Time and location

This course will be taught on Wednesdays from September 2002 to December 2002. The lectures start at 9.35 and end at lunch. After lunch there will be tutorials. For about 2 hours.

For the rest of the semester, the lectures and tutorials in "Mechanics of the Cell" have been moved to the Niels Bohr Institute, Blegdamsvej 19, usually room Ma-14 in building M, some times we will have to move to the adjacent auditorium M. The time has not been changed.

Course objectives

The course addresses students with an interest in the mechanical properties and architecture of cells and how these influence cell motion and motion inside the cell.  Students who have taken this course will have a thorough understanding of the mechanical properties of the cells components, such as polymers and membranes, and they will understand how these different components work together to form the dynamic properties of the cell.

Course content

The course will be given as a joint Master and PhD course, and is aimed at both students with a biological background as well as a background in physics and is offered in collaboration with the Niels Bohr Institute. In order to lay a common ground the course will start with an introduction to different cell types, and the cell’s molecular building blocks as well as an introduction to elementary statistical mechanics and elasticity. The mechanical properties of bio-polymers are then introduced.
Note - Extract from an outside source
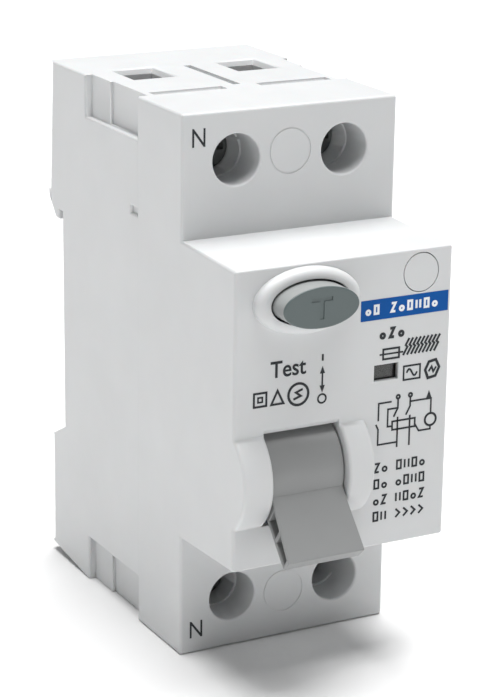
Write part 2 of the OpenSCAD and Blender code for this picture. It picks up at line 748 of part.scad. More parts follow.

First the mechanical properties of single polymers then of 2 and 3 dimensional networks of polymers are treated. After this the mechanical properties of membranes are treated. These are combined to understand cell motion and mechanical properties of simple cells. Dynamic filaments such as microtubili, which are important for cell division, are also treated.

The course will closely follow the suggested book by David Boal, but with an emphasis on the biological applications and less emphasis on the mathematical derivations.

Motivation:

In the last decades an increasing understanding of the single processes in a living cell has been obtained. However, in order to understand the whole living cell, it is necessary to combine the single processes to more complex systems. This course offers the students insight in the most recent understanding of one aspect of such complex systems - namely the mechanics of cells.

Course evaluation

As course evaluation the students choose one or two research papers of relevance to the course and make a short written report and an oral presentation in an exam.

Course credits:

The course will give 6 ECTS for master students at KVL and KU (physics), probably also for other students but you might have to apply for an approval.

People to contact

Course responsible: Eva Danielsen, email: eda@kvl.dk , homepage: www.kvl.dk/~eva

Kirstine Berg Sørensen, email: kirstine@nordita.dk ; Homepage: http://www.fys.ku.dk/~kirstine/

How to sign up

If you are a student at KVL, you register the usual way. If you are from outside KVL, then there is some advice at http://www.kvl.dk/main.asp (uddannelse, gæstestuderende) Unfortunately this is only in Danish so far. If that is a problem, please contact me.

On the homepage of KVL it says that you have to register before August 1. I have been informed that the administration is willing to make an exception and take students in from outside KVL after that date.

If you are a PhD student you sign up for the course by contacting me. (Eva Danielsen; eda@kvl.dk )

Teaching material

David Boal: Mechanics of the cell, Cambridge, 2002 (homepage: http://www.sfu.ca/~boal/moc.html )

Available at the bookshop at KVL (ground floor – same building as where the teaching takes place); Price= ?? Dkr

Misprints of the book

Page 31        In equation 2.11 the power of R should be 4 (also three lines further down)

Page 89        A little below the middle there is a line that ends with “u_xy², “ In that line the second term is divided twice by 2. This should only be once (compare to page 77)

Page 107      Equation 4.13 There should be a curly P in front of the parentheses

Page 108      Equation 4.22 The gammas should be squared

Page 164 equation 5.30 and in figure 5.21, The maximum value of Delta H occurs at a hole radius of lambda/tau (not opposite)

Page 168 about the middle: k_A should be k_B (Boltzmann’s constant)

Page 225 last paragraph: the reference (Miao et al 1974 should be Miao et al 1994)

Page 242 Is there something wrong in this problem?

Page 285 This problem can not be solved. The area is too small compared to the radius.